Reputation: 101
A little curiosity I found; GCC seems to generate the following code when I have a lot of optimization flags on:
00000000004019ae: test %si,%si
00000000004019b1: movups %xmm0,%xmm0
00000000004019b4: je 0x401f40 <main(int, char**)+1904>
Question: what purpose does the second instruction serve? It doesn't look like it /does/ anything; so, is it some optimization to align the program in the instruction cache? Or is it something with out-of-order execution? (I'm compiling with -mtune=native
on a Nehalem if that helps :D).
Nothing urgent, of course, just curious.
Upvotes: 4
Views: 491
Reputation: 4650
Adding to the hypothesis proposed by Evgeny Kluev, other possibilities (in no particular order) are that (a) it's a compiler optimiser bug, (b) movups
is inserted to break a dependency or (c) it is inserted for the purpose of code alignment.
Upvotes: 2
Reputation: 24647
Possibly xmm0
contains a result of some calculations, done in integer domain (with integer SSE instruction). And the next instruction using xmm0
is expected to be in floating point domain (floating point SSE instruction).

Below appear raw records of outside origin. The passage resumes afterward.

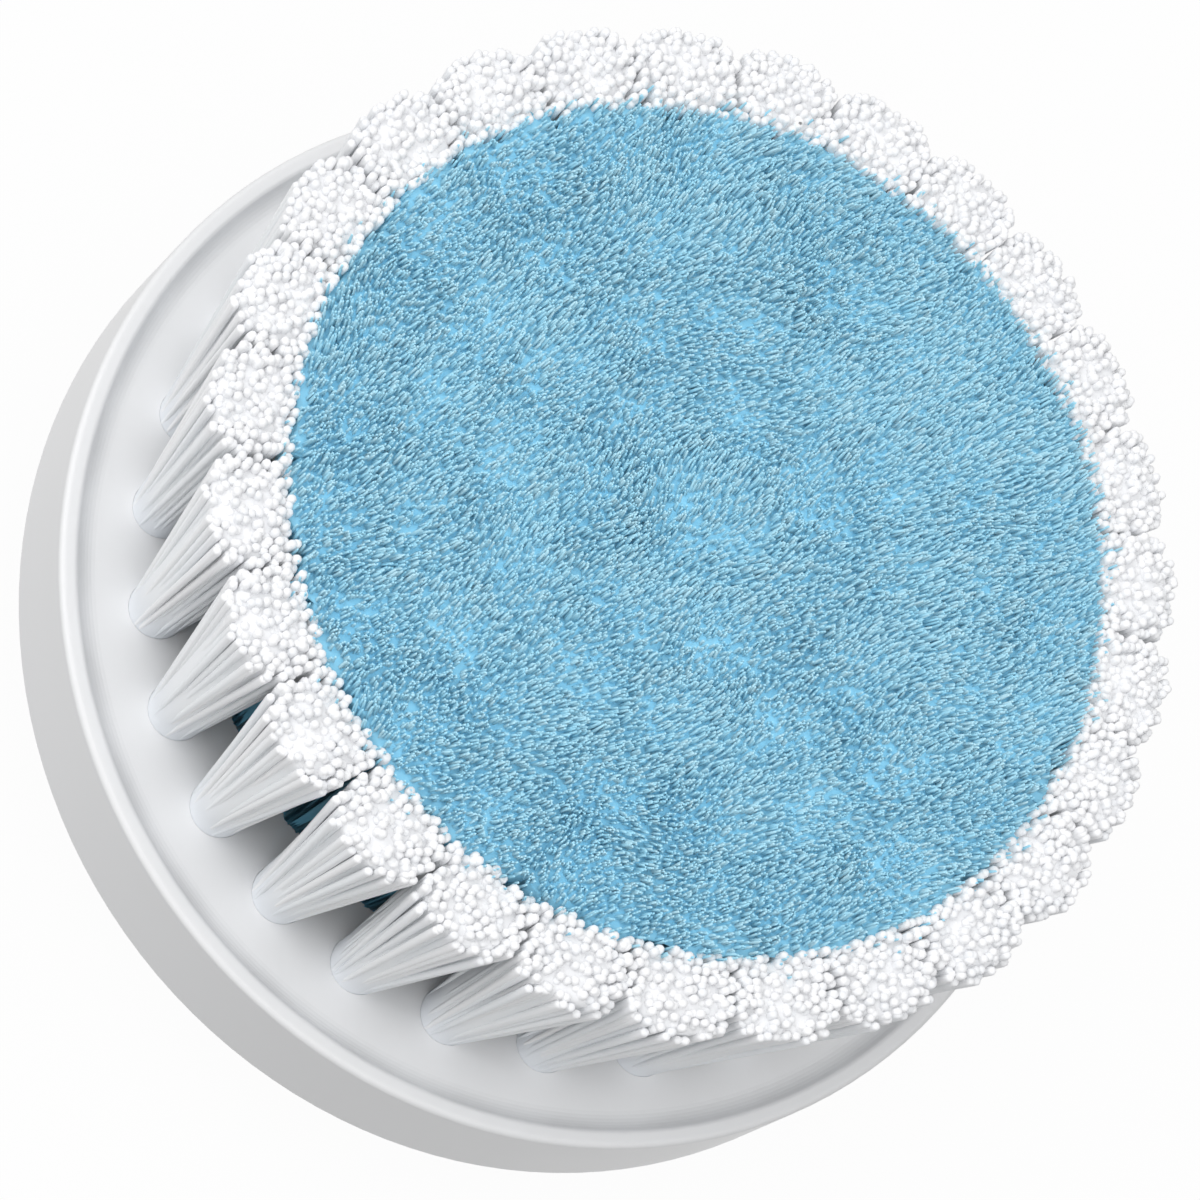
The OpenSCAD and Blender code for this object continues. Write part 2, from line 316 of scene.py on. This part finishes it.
def spread_square(rows, columns, shake, draw):
    """Points spread over the square from -1 to 1 in rows and columns, each shaken off its place
    by that share of a step, and the same points drawn in to the disc of radius 1."""
    u, v = np.meshgrid(
        (np.arange(rows) + 0.5) / rows * 2 - 1, (np.arange(columns) + 0.5) / columns * 2 - 1)
    u = u.ravel() + draw.uniform(-shake, shake, rows * columns) * 2 / rows
    v = v.ravel() + draw.uniform(-shake, shake, rows * columns) * 2 / columns
    u_in, v_in = np.clip(u, -1, 1), np.clip(v, -1, 1)
    disc = np.stack([u_in * np.sqrt(1 - v_in ** 2 / 2), v_in * np.sqrt(1 - u_in ** 2 / 2)], axis=1)
    return u, v, disc


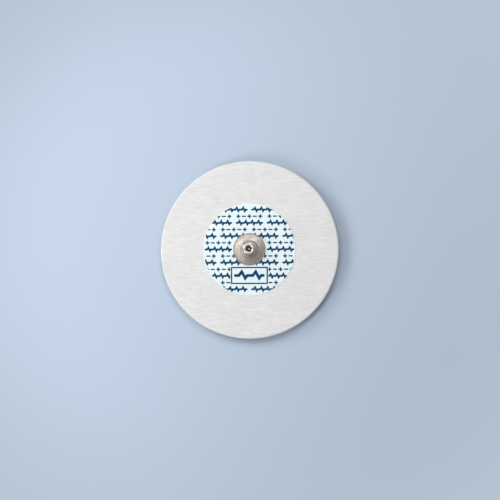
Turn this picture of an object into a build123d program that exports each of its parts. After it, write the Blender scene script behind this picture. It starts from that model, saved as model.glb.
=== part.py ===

Nehalem may perform this next instruction faster if xmm0
is migrated to floating point domain with instruction like movaps
or movups
. And it may be beneficial to perform this migration prior to conditional jump instruction. In this case migration is done only once. If no movups
instruction used, migration may be done twice (automatically, by the first FP instruction on this register), first time speculatively, on mispredicted branch, and second time - on the correct branch.
It seems, compiler noticed, that it is better to optimize calculation dependency chains, than to optimize for code size and execution resources.
Upvotes: 6